The Desert Sun. “After a booming six-year apartment rental market, which hit a low vacancy rate of 4.2% in 2014 and 2015, with a peak of rental prices reaching over 5% late in 2015, the current year seems to be marking a slowdown, especially in major U.S. cities. What may face the apartment surge with greater concern going forward is the one million apartments, throughout the U.S., in various stages of construction development. This comes on top of the 900,000 already constructed during the last three years.”
“Ironically, the benefits of lower rentals will most likely impact the most expensive apartments, which make up the lion’s share of the construction now underway. These seem to be concentrated in New York, San Francisco, Denver, and Houston. With high rentals at their peak, the prospective renters or leasers of the most expensive apartments are already beginning to receive concessions, such as a month or more, rent-free, already noted in New York.”
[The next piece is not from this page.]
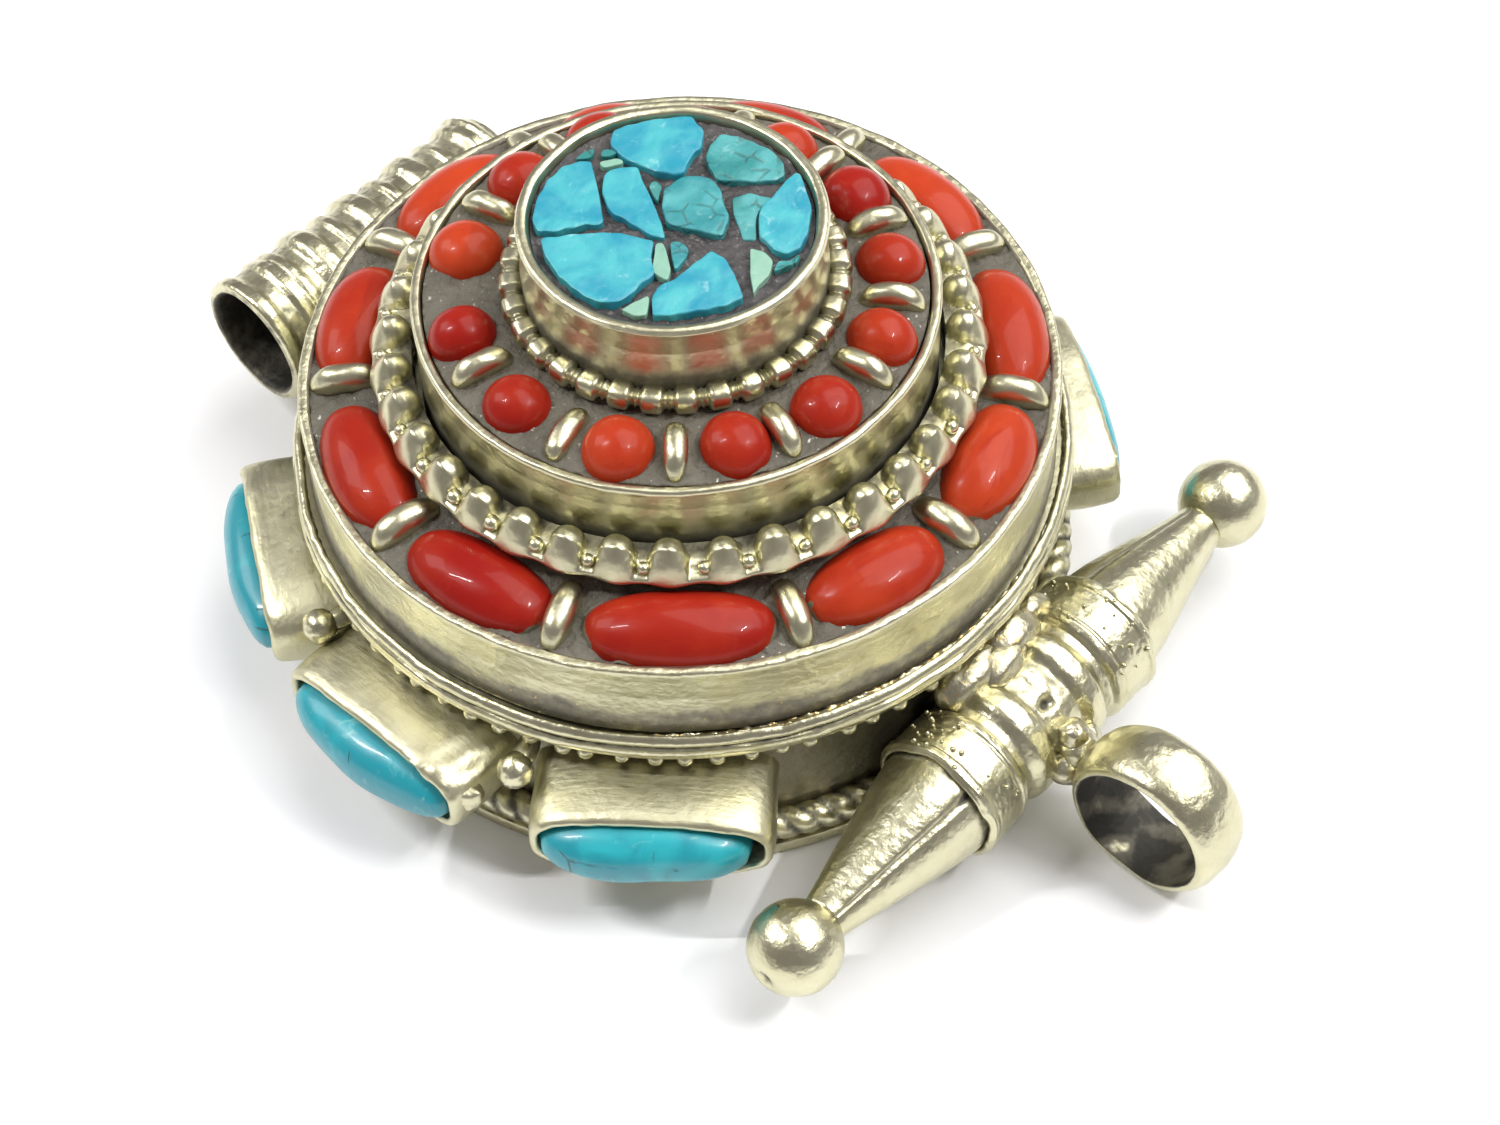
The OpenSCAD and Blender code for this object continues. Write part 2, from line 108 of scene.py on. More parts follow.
class Finish:
    """One material in the making: a Principled shader, and nodes added by what they do."""

    def __init__(self, name, **constants):
        self.material = bpy.data.materials.new(name)
        self.material.use_nodes = True
        self.tree = self.material.node_tree
        self.tree.nodes.clear()
        out = self.tree.nodes.new("ShaderNodeOutputMaterial")
        self.shader = self.tree.nodes.new("ShaderNodeBsdfPrincipled")
        self.tree.links.new(self.shader.outputs[0], out.inputs["Surface"])
        self.feed(**constants)

    def feed(self, **values):
        """Sets or links sockets of the shader; an underscore in a name stands for a space."""
        for name, value in values.items():
            socket = self.shader.inputs[name.replace("_", " ")]
            if isinstance(value, Value):
                self.tree.links.new(value.socket, socket)
            else:
                socket.default_value = value

    def node(self, kind, settings={}, inputs={}, output=0):
        """Any node: its type, its settings, then the values or links of its sockets."""
        made = self.tree.nodes.new(kind)
        for name, value in settings.items():
            setattr(made, name, value)
        for name, value in inputs.items():
            if isinstance(value, Value):
                self.tree.links.new(value.socket, made.inputs[name])
            else:
                made.inputs[name].default_value = value
        return Value(self, made.outputs[output])

    def sum(self, operation, first, second):
        return self.node("ShaderNodeMath", {"operation": operation}, {0: first, 1: second})

    def place(self):
        return self.node("ShaderNodeTexCoord", output="Object")

    def kept(self, name, output="Fac"):
        return self.node("ShaderNodeAttribute", {"attribute_name": name}, output=output)

    def stretch(self, vector, by):
        return self.node("ShaderNodeVectorMath", {"operation": "MULTIPLY"}, {0: vector, 1: by})

    def cloud(self, vector, across, detail=3.0, twist=0.0):
        """Soft blotches about that many millimetres across, 0 to 1."""
        return self.node("ShaderNodeTexNoise", {},
                         {"Vector": vector, "Scale": 1000 / across, "Detail": detail, "Distortion": twist})

    def steps(self, value, low, high):
        """0 below low, 1 above high, smooth between."""
        return self.node("ShaderNodeMapRange", {"interpolation_type": "SMOOTHSTEP"},
                         {"Value": value, "From Min": low, "From Max": high})

    def blend(self, share, first, second):
        return self.node("ShaderNodeMix", {"data_type": "RGBA"},
                         {0: share, 6: first, 7: second}, output=2)

    def bumps(self, height, depth, under=None):
        """Relief of that depth, in millimetres, for a height between 0 and 1."""
        inputs = {"Height": height, "Distance": depth / 1000, "Strength": 1.0}
        if under is not None:
            inputs["Normal"] = under
        return self.node("ShaderNodeBump", {}, inputs)


paper_white = Finish("table_sheet", Roughness=0.9, Specular_IOR_Level=0.1)
weave = paper_white.cloud(paper_white.place(), 6.0)
paper_white.feed(Base_Color=paper_white.blend(weave, (0.90, 0.90, 0.91, 1), (0.93, 0.93, 0.93, 1)))
side = np.array([[-1, -1, 0], [1, -1, 0], [1, 1, 0], [-1, 1, 0]]) * 0.9
sheet_mesh = bpy.data.meshes.new("table_sheet")
sheet_mesh.from_pydata(side.tolist(), [], [(0, 1, 2, 3)])
sheet_mesh.materials.append(paper_white.material)
table_sheet = bpy.data.objects.new("table_sheet", sheet_mesh)
bpy.context.scene.collection.objects.link(table_sheet)


# The back cover: a round silver plate, filed round at its edge, that the box lies on. It closes
# the case from behind; a short skirt soldered inside it grips the drum.
def shell(at, loop=False, ring=True, stain_and_painted_light=0.0, tone=0.0, grain=None):
    """One grid of points (rows, columns, 3) in millimetres; loop joins the last row to the first,
    ring the last column to the first. The stain value and tone colour it: the stain value is oxide on silver
    and cement smear on corals, and also painted shade in bores and painted sheen near the foot of corals;
    grain is its own lengthwise frame."""
    wide = at.shape[:2]
    return at, loop, ring, np.broadcast_to(stain_and_painted_light, wide), np.broadcast_to(tone, wide), at if grain is None else grain


def piece(name, shells, body, finish, stands_for=(), crease=38):
    """One mesh from closed grids: corner (i, j) joins (i + 1, j) and (i, j + 1); doubles at poles are merged."""
    quads, start = [], 0
    for at, loop, ring, *_ in shells:
        n, m = at.shape[:2]
        i = np.arange(n if loop else n - 1)[:, None]
        j = np.arange(m if ring else m - 1)[None, :]
        i2, j2 = (i + 1) % n, (j + 1) % m
        quads.append(start + np.stack([i * m + j, i * m + j2, i2 * m + j2, i2 * m + j], -1).reshape(-1, 4))
        start += n * m
    corners = np.concatenate([s[0].reshape(-1, 3) for s in shells])
    mesh = bpy.data.meshes.new(name)
    mesh.from_pydata((corners / 1000).tolist(), [], np.concatenate(quads).tolist())
    for attribute, kept in (("stain_and_painted_light", 3), ("tone", 4)):
        mesh.attributes.new(attribute, "FLOAT", "POINT").data.foreach_set(
            "value", np.concatenate([s[kept].reshape(-1) for s in shells]).astype(np.float32))
    grain = np.concatenate([s[5].reshape(-1, 3) for s in shells]) / 1000
    mesh.attributes.new("grain", "FLOAT_VECTOR", "POINT").data.foreach_set("vector", grain.astype(np.float32).ravel())
    work = bmesh.new()
    work.from_mesh(mesh)
    bmesh.ops.remove_doubles(work, verts=work.verts, dist=2e-7)
    bmesh.ops.recalc_face_normals(work, faces=work.faces)
    work.to_mesh(mesh)
    work.free()
    mesh.materials.append(finish.material)
    mesh.shade_smooth()
    mesh.set_sharp_from_angle(angle=np.radians(crease))
    made = bpy.data.objects.new(name, mesh)
    bpy.context.scene.collection.objects.link(made)
    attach(made, body)
    if stands_for:
        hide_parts(*stands_for)
    return made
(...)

“Like all types of building booms, the switch to apartment rentals from homeowning may have been overdone.”
The Real Deal. “Commercial real estate has been soaring since March 2009, and that bubble remains intact, though some markets are already causing fear and trembling due to office-space gluts that are now coinciding with withering demand, such as in Houston and in San Francisco. Home prices too have been soaring for years, though in some major cities, the tide has turned.”
“Rents have been rising in parallel. It’s in real estate where an asset bubble becomes a real-life issue for people who don’t even own any assets – they’re paying the price for the bubble. The market needs to have enough people who can afford to pay the mortgage or rent. So the housing bubble is subject to another force: the reality of incomes. And those incomes have been a dreary sight for the past 16 years.”
“Year-over-year rent inflation in June, nationwide, was down to 3.5 percent from over 5.2 percent in June last year, laments Axiometrics, an apartment data services provider. During the glory days of 2014 and 2015, rent inflation ran over 5 percent. ‘But the sky isn’t falling,’ it said. ‘The extremely high levels of 2014 and most of 2015 were not sustainable.’”
“Oakland, ‘which spent more than a year at No. 1 in 2014 and 2015,’ well, it ‘fell off the table.’ In San Francisco, soaring rents led to the ‘Housing Crisis,’ but a phenomenal construction boom has led to a condo and apartment glut. According to Axiometrics, ‘all three Bay Area metros’ – Oakland, San Francisco, and San Jose – ‘were among the five largest decreases.’ Mercifully, Houston is not on the list either. Rents actually fell 2.1 percent in June from a year ago, as the oil bust drags on while apartment ‘oversupply is still an issue.’”
“Booming rents and cheap money over the years triggered and then nurtured a construction boom nationwide. But incomes have stagnated. And that reality is beginning to raise its ugly head. Just when there’s a condo glut building up in the teetering housing markets of San Francisco, Manhattan, and Miami, with sales and prices already dropping, and with everyone in the industry praying for foreign investors to bail out those markets, these foreign investors are suddenly pulling back – for the first time since the Financial Crisis.”
The Aspen Daily News in Colorado. “It’s the only plausible explanation. How can something so expensive be worth it? Just because people will pay the exorbitant prices doesn’t mean there’s tangible value. The ‘market’ is after all an inanimate object. The only reason I can come up with for the glut of high priced property is that real estate in Aspen is for suckers. It’s also fair to say that in general, Aspen is a huge rip-off.”
“A local real estate agent told me that the running joke with second home owners in Aspen is that they bought a place here because they were sick of bringing all of their luggage back and forth. It makes perfect sense.”
“The biggest challenge of being a real estate agent in Aspen is probably trying to keep a straight face while telling the customer the asking price. That’s followed immediately by the ‘lifestyle’ pitch where you tell the client how lucky we are to live here. It makes me nervous when we go around telling each other how great Aspen is.”